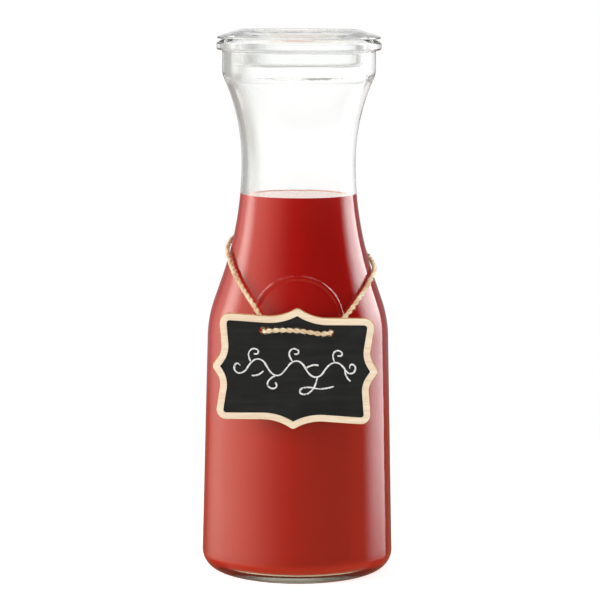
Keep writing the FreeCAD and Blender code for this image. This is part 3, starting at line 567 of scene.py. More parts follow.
@dataclass(frozen=True)
class RedJuice(Finish):
    """Opaque pressed red fruit juice, dull behind glass."""

    name: str = "red_juice"
    deep: Colour = (0.342, 0.0057, 0.0040)
    light: Colour = (0.386, 0.0094, 0.0063)
    roughness: float = 0.6
    gloss: float = 0.0
    ior: float = 1.34
    against: float | None = 1.5  # IOR of the glass that it's seen from, which mirrors flat rays
    # Painted light: a brighter, more orange red for the juice's foot, standing in for light that
    # comes in through the glass heel
    foot: Colour = (0.55, 0.0212, 0.0075)
    foot_height: Point2 = (6.5 * MM, 10.5 * MM)
    cloud: Pattern = Pattern(Effect.MOTTLE, 28.0, 0.35)

    def shader(self, sheet: Sheet) -> Socket:
        """Add the shader's nodes: cloudy colour, with painted light at the foot: a brighter, more
        orange red where light comes in through the heel.

        Args:
            sheet: The material's nodes.

        Returns:
            The shader.
        """
        height = sheet.parts(sheet.place())[2]
        colour = sheet.blend(self.cloud.value(sheet), self.deep, self.light)
        inputs = {
            # Painted light at the foot: below foot_height the colour turns to the brighter foot red
            "Base Color": sheet.blend(sheet.between(height, *self.foot_height), self.foot, colour),
            "Roughness": self.roughness,
            "IOR": self.ior,
            "Specular IOR Level": self.gloss,
        }
        juice = sheet.out("ShaderNodeBsdfPrincipled", inputs)
        if self.against is None:
            return juice
        flat = sheet.out("ShaderNodeFresnel", {"IOR": self.ior / self.against})
        mirror = sheet.out("ShaderNodeBsdfGlossy", {"Roughness": 0.0})
        return sheet.mixed_shaders(flat, juice, mirror)


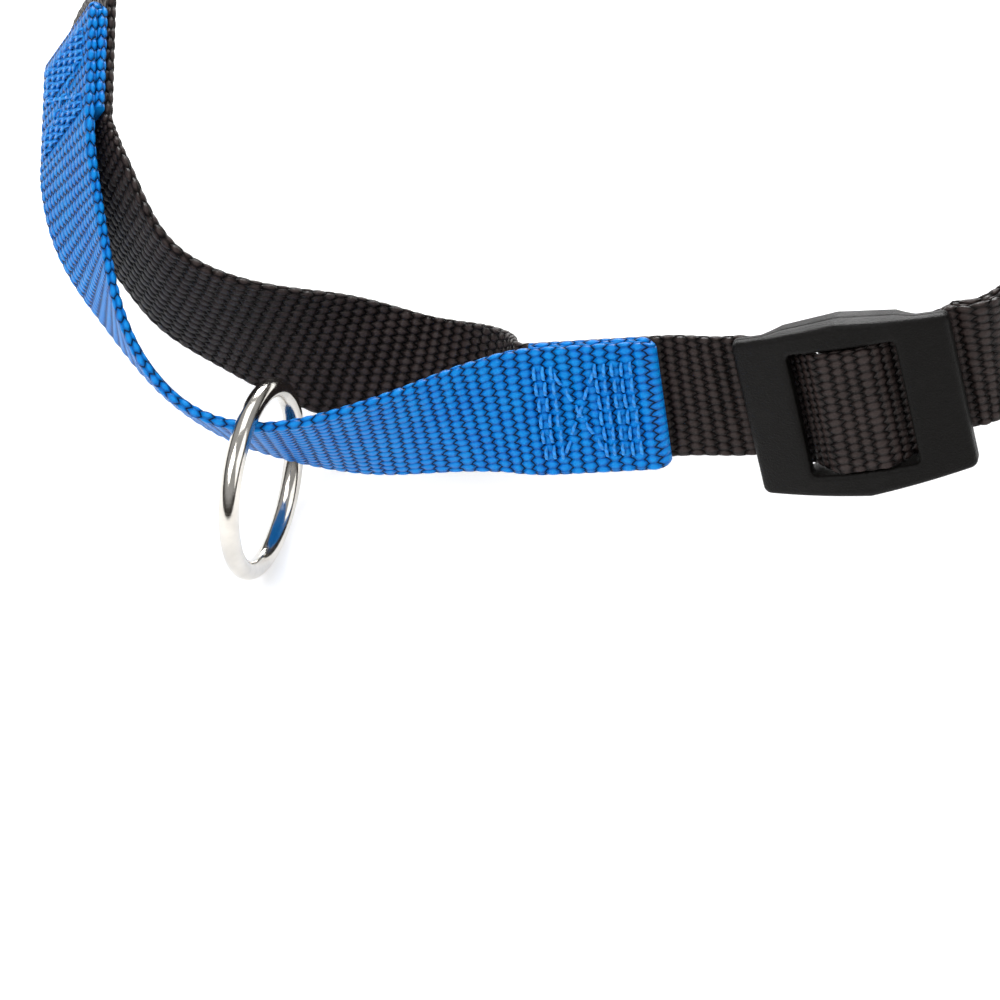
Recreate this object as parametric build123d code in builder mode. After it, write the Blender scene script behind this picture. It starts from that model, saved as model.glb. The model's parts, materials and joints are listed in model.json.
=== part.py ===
"""Slip-over martingale collar: nylon neck strap, sewn control strap with a pull ring, and a slider.

Units are millimetres. The origin is the middle of the neck opening, +Z runs along the neck
towards the head, and -Y is the front, where the pull ring hangs.
"""
from build123d import *
import os
import numpy as np
from math import cos, radians, sin

os.makedirs("parts", exist_ok=True)

# ---------------------------------------------------------------- driving dimensions
WEB_WIDTH = 25.4            # one inch webbing
WEB_THICK = 2.0
SEWN_GAP = 0.05             # between two layers that are sewn together
LAYER = WEB_THICK + SEWN_GAP
SECTION_STEP = 6.0          # spacing of the cross-sections along a strap

PATCH_LENGTH = 25.0         # folded and sewn end of the control strap
THREAD = 0.7                # width of a stitch
THREAD_RISE = 0.4           # height of a stitch above the webbing
STITCH = 2.4                # length of a stitch
STITCH_PITCH = 3.0
ROW_PITCH = 2.1             # between rows of stitches
ROW_LENGTH = 18.5

RING_WIRE = 4.0
RING_INSIDE = 32.0          # one and a quarter inch ring
RING_PLAY = 0.3             # between the ring and the edges of the strap it hangs on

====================

From the data above, gather every line that includes the word "code".

### Full response
Keep writing the FreeCAD and Blender code for this image. This is part 3, starting at line 567 of scene.py. More parts follow.
Recreate this object as parametric build123d code in builder mode. After it, write the Blender scene script behind this picture. It starts from that model, saved as model.glb. The model's parts, materials and joints are listed in model.json.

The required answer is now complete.